"Hur-rah, hurrah," hiccuped Ben, as he strove to raise his head from the pillow. "Hurrah, you beautiful—beauti—piece of ebony—hurrah I say—" down dropped his head. "Wha-wats the odds so as you're happy!"


THE POSTILION.

"Wo-ho-ho-ho-up—wo-ho!"—Sweet public, you are now in the yard of the Crown and Cauliflower Hotel, famous for posting, roasting, and accommodating the lieges with very lean bills of fare, and very fat bills of figures;—and you have listened to the lover-like tones, half-soliciting, half-imperative, with which our postboy brought his horses at once to a halt, at the hall-door of the Crown and Cauliflower. There he stands at your chaise-door, hand to hat, and whip couchant, soliciting your favourable notice. There stands the postboy, an important individual of the great family of the riders. He is much given to a white silk hat, with the silk worn off the rim in front, a white neckerchief, a white vest, a canary jacket, a small plaited shirt, and white corded unfit-for-finical-ladies-to-conceive-the-proper-ogatives of. The postboy is a jumble of contradictions; he is always rising in the world, yet he is as constantly finding his level; he has had more ups and downs than any other being; he is, at least, fifty-seven, but he has not yet arrived at manhood; should he complete the century, he will be as far off from it then as he is now; he is always a postboy; a boy post dated; he never reaches man's estate; he never knows its declension; he never sinks into second childishness; he lives and dies a postboy. We have heard of one, two, or three instances "down the road," where he saved one or two thousand pounds, and became a landlord. We think they are apocryphal. Perhaps they occurred in the days of the highwaymen, by whom postboys have been known to profit. But whenever they occurred, or however, they are exceptions in the great chapter of postboys, proving that the will of fate has given to the postboy

"A local habitation and a name"—

if, indeed, there can be said to be anything local about his changing and yet monotonous existence—else he had walked about the world an embodied nonentity.
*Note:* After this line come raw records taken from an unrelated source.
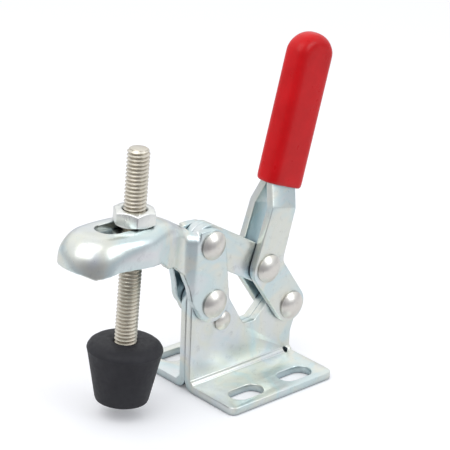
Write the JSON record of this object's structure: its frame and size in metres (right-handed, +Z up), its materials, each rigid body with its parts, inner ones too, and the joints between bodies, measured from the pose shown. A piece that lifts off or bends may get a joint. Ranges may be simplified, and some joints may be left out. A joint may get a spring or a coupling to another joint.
{
  "type": "toggle clamp",
  "caption": "Small vertical-handle toggle clamp with a rubber-tipped spindle, a flanged base and a vinyl hand grip.",
  "frame": {"origin": "centre of the four mounting slots, on the underside of the base", "axes": "+Z up, square to the base; -X towards the nose that carries the spindle, +X towards the handle; +Y to the right when facing the nose"},
  "size_m": [0.0862, 0.0388, 0.0917],
  "materials": {
    "zinc_sheet": "bright zinc plate",
    "nickel": "polished, slightly warm",
    "red_vinyl": "glossy",
    "black_rubber": "satin"
  },
  "bodies": {
    "base": {"base_plate_left": "zinc_sheet", "base_plate_right": "zinc_sheet", "base_rivet": "nickel"},
    "handle": {"handle_plate_left": "zinc_sheet", "handle_plate_right": "zinc_sheet", "grip": "red_vinyl", "rivet_link_handle": "nickel", "rivet_handle_base": "nickel"},
    "arm": {"arm": "zinc_sheet", "rivet_arm_link": "nickel", "rivet_arm_base": "nickel"},
    "link": {"link_plate_left": "zinc_sheet", "link_plate_right": "zinc_sheet"},
    "nuts": {"nut_upper": "nickel", "nut_lower": "nickel"},
    "spindle": {"spindle": "nickel", "rubber_foot": "black_rubber"}
  },
  "joints": [
    {"name": "handle_swing", "type": "hinge", "parent": "base", "child": "handle", "pos_m": [0.0155, 0, 0.0171], "axis": [0, 1, 0], "range_deg": [-5.5, 60]},
    {"name": "arm_swing", "type": "hinge", "parent": "base", "child": "arm", "pos_m": [-0.0125, 0, 0.0252], "axis": [0, 1, 0], "range_deg": [-5, 48]},
    {"name": "link_swing", "type": "hinge", "parent": "arm", "child": "link", "pos_m": [-0.0135, 0, 0.0419], "axis": [0, 1, 0], "range_deg": [-66, 7]},
    {"name": "nut_slide", "type": "slide", "parent": "arm", "child": "nuts", "axis": [-0.998, 0, 0.0628], "range_m": [-0.0003, 0.0082]},
    {"name": "spindle_height", "type": "slide", "parent": "nuts", "child": "spindle", "axis": [0.0628, 0, 0.998], "range_m": [-0.0015, 0.012]}
  ],
  "couplings": [
    {"joint": "arm_swing", "follows": "handle_swing", "ratio": 0.788},
    {"joint": "link_swing", "follows": "handle_swing", "ratio": -1.079}
  ]
}
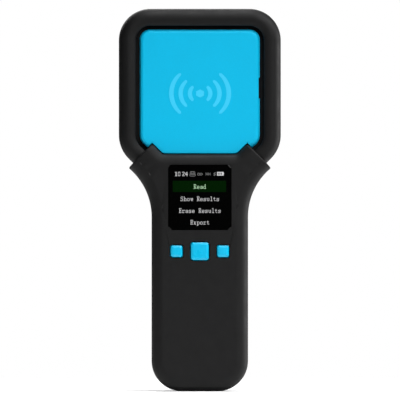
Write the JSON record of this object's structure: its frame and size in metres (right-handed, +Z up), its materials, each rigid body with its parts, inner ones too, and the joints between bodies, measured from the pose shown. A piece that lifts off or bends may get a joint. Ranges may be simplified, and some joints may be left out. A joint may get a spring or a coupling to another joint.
{
  "type": "microchip scanner",
  "caption": "Handheld animal microchip scanner: square antenna head with a blue panel, in the yoke of a straight grip with a display window and push buttons.",
  "frame": {"origin": "middle of the flat butt end of the grip, on the surface it stands on", "axes": "+Z up the grip to the antenna head, -Y towards the person who reads the display, +X to their right"},
  "size_m": [0.0808, 0.027, 0.191],
  "materials": {
    "shell_black": "fine-textured matt black ABS",
    "panel_blue": "satin light-blue ABS",
    "button_blue": "satin light-blue ABS",
    "window_black": "polished black acrylic",
    "screen": "dark display glass",
    "white_plastic": "white diffuser plastic",
    "cream_plastic": "natural nylon",
    "black_plastic": "smooth black plastic",
    "board_green": "green solder mask on glass-fibre board",
    "copper": "enamelled copper wire",
    "steel": "zinc-plated steel",
    "pouch_silver": "laminated aluminium pouch",
    "flex_amber": "amber polyimide film",
    "foam_grey": "soft grey foam",
    "tape_black": "black adhesive foam tape",
    "lead_red": "red silicone insulation",
    "lead_black": "black silicone insulation",
    "label_grey": "blank printed polyester label"
  },
  "bodies": {
    "casing": {"handle_front_shell": "shell_black", "handle_rear_shell": "shell_black", "head_front_frame": "shell_black", "head_rear_shell": "shell_black", "antenna_panel": "panel_blue", "coil_former": "cream_plastic", "antenna_coil": "copper", "coil_socket": "cream_plastic", "coil_plug": "cream_plastic", "coil_lead_start": "copper", "coil_lead_end": "copper", "display_window": "window_black", "window_adhesive": "tape_black", "display_panel": "screen", "display_backlight": "white_plastic", "display_cradle": "black_plastic", "display_flex": "flex_amber", "flex_connector": "cream_plastic", "switch_base_left": "black_plastic", "switch_base_centre": "black_plastic", "switch_base_right": "black_plastic", "main_board": "board_green", "processor_chip": "black_plastic", "reader_chip": "black_plastic", "charger_chip": "black_plastic", "tuning_capacitor": "cream_plastic", "buzzer": "black_plastic", "usb_socket": "steel", "battery_cell": "pouch_silver", "battery_pad": "foam_grey", "battery_socket": "cream_plastic", "battery_plug": "cream_plastic", "battery_lead_black": "lead_black", "battery_lead_red": "lead_red", "case_screw_low_left": "steel", "case_screw_low_right": "steel", "case_screw_mid_left": "steel", "case_screw_mid_right": "steel", "case_screw_top_left": "steel", "case_screw_top_right": "steel", "board_screw_left": "steel", "board_screw_right": "steel", "rating_label": "label_grey"},
    "left_button": {"button_left": "button_blue", "switch_plunger_left": "cream_plastic"},
    "centre_button": {"button_centre": "button_blue", "switch_plunger_centre": "cream_plastic"},
    "right_button": {"button_right": "button_blue", "switch_plunger_right": "cream_plastic"}
  },
  "joints": [
    {"name": "left_button_press", "type": "slide", "parent": "casing", "child": "left_button", "axis": [0, 1, 0], "range_m": [0, 0.0005], "stiffness_N_per_m": 2000, "springref_m": -0.0003},
    {"name": "centre_button_press", "type": "slide", "parent": "casing", "child": "centre_button", "axis": [0, 1, 0], "range_m": [0, 0.0005], "stiffness_N_per_m": 2000, "springref_m": -0.0003},
    {"name": "right_button_press", "type": "slide", "parent": "casing", "child": "right_button", "axis": [0, 1, 0], "range_m": [0, 0.0005], "stiffness_N_per_m": 2000, "springref_m": -0.0003}
  ]
}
He is a totally different being to the cantering gemini, the letter postboy and his horse; nor does he ever become "a postman." Like Tom Moody, he radiates

"Through a country well known to him fifty miles round,"

yet little knoweth he besides the change-houses, and they, in his imagination, stand out in glorious array:—the Pig and Lapstone, the Three Leathern Corkscrews, the Manuscript and Hatchet, the Stork and Ruffles, the Waggon and Shirtpin, the Syllabub and Pump, all of which, in motley succession, dance before his dozing eyes as so many havens from his peril;—the sole green spots that ornament the desert of his life.

The postilion is a veritable centaur—a human quadruped partaking of the two natures, the stable and the bed and bolster, "three-pennorth o' brandy," and the nose-bag. He is a poet, superior to that genuine pastoral, the haymaker, if familiarity with Apollo (and if Apollo be the sun) constitutes a poet. The sickle-wielder of Autumn burns not with such fervid inspiration. Look on his countenance—"that index to the soul"—and imagine how full of fire that soul must be, when the proverbial brevity of an index contains so much—"to overflowing full." His genus stands out like a finger-post before him, introducing him to every circle. His soul is concentrated in the Mews. Talk of Shakspere and Owen Glendower, they never carried such lights before them; even Bardolph himself possessed not such a nasal flambeau. No! his is an inspired nose, and his nose knows it! And it loveth not, neither doth it abide, the familiarities of the aqueous element, but hisses in its ablutions, as a stable-boy hisses when he is cleaning a horse, thereby publishing its heat and its nosology. Again, mark you his freckles—whoever saw such in the face of beauty? He is a character "alone in his glory," so far as his outward indications go. Let us gauge the calibre of his understanding. We were in the tap of the Sun and Cabbage-stump when he called to "wet his whistle." A "boy" was there before him from the Hand and Placquet, drinking with "a return," said return being a runaway apprentice, and our postboy stopped with his in the shape of a clandestine marriage. Upon meeting, the following colloquy took place:—

"Well, Tom, how goes it at the Placquet, eh? I see ye up the road pretty often lately. I 'spose the old man an' her don't agree no better? Ah! he shouldn't a married her."